Roberto Benigni recently on a show gave his support to Roberto Saviano, whose book 'Gomorra' denouncing the Camorra, and exposing the clandestine particulars of this Neapolitan mafia-like orgnisation became a best seller. This was followed by death threats by several Neapolitan 'godfathers'. The Italian Minister of the Interior has granted him a permanent police escort. Because of his courageous stance, he is considered a "national hero" by many including author-philosopher Umberto Eco.

At the show, Benigni hugged Saviano and said many funny and profound things, but three statements stand out for me: "It is not possible for a good person not to speak out against what is wrong or unjust, because if we don't, we are giving our approval."

He addressed Saviano's threatners, "But why do you want to kill a man for a book he has written? Why kill? If you want an eye for an eye, and he has written a book you don't like, well you should strike back by writing one too. Kill Saviano, with a book, your own book!" (I could replace the word book with the N-word, and the word kill with destroy).

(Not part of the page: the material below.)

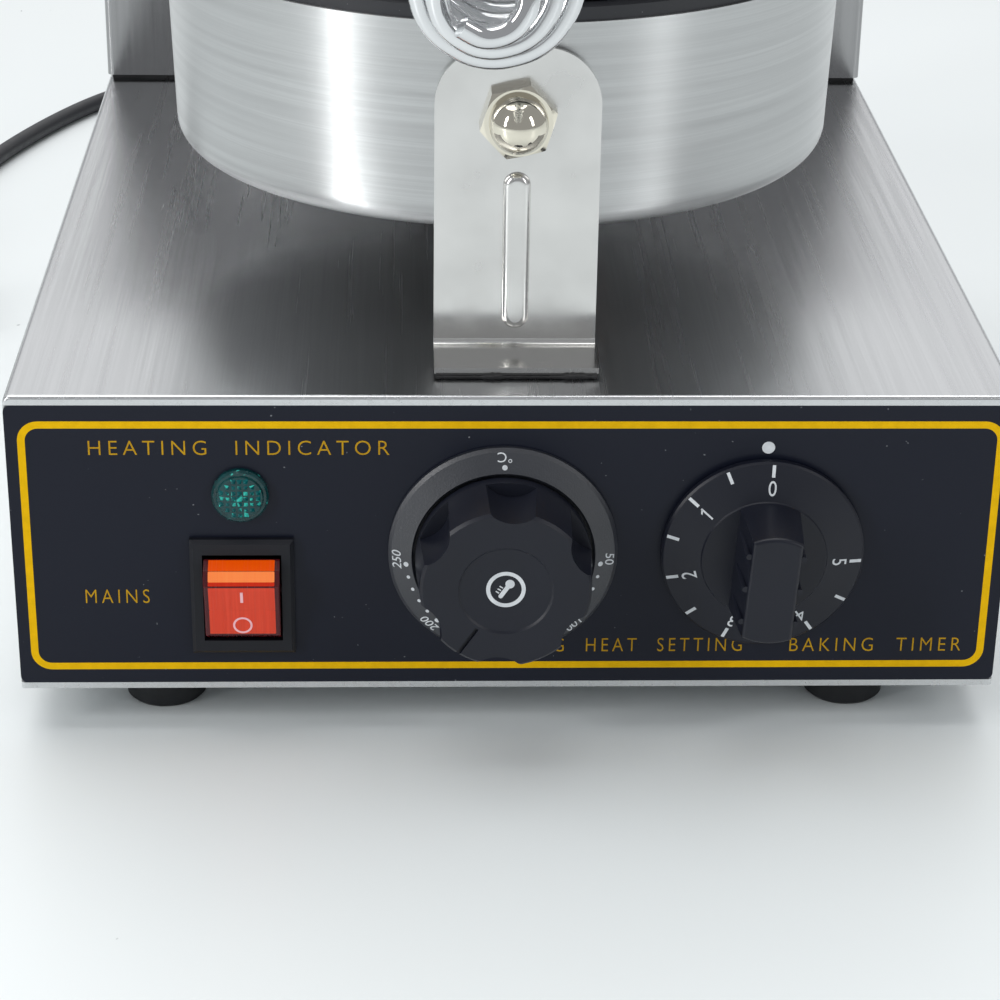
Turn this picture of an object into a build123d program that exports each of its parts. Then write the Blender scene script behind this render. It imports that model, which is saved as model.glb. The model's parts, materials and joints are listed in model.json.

And finally, he said, "When we write freely about evil, it's like writing fairytales. And we know how important fairytales are to keep us dreaming, for if the doors of dreams were shut we would die. But the purpose of fairytales is not to tell children that dragons exist (they know that anyway!) but that dragons can be defeated."

And so I end by waving my banner of fairytales, dreams and our ability to defeat dragons wherever they crop up in our struggle for truth, beauty, justice, humanity.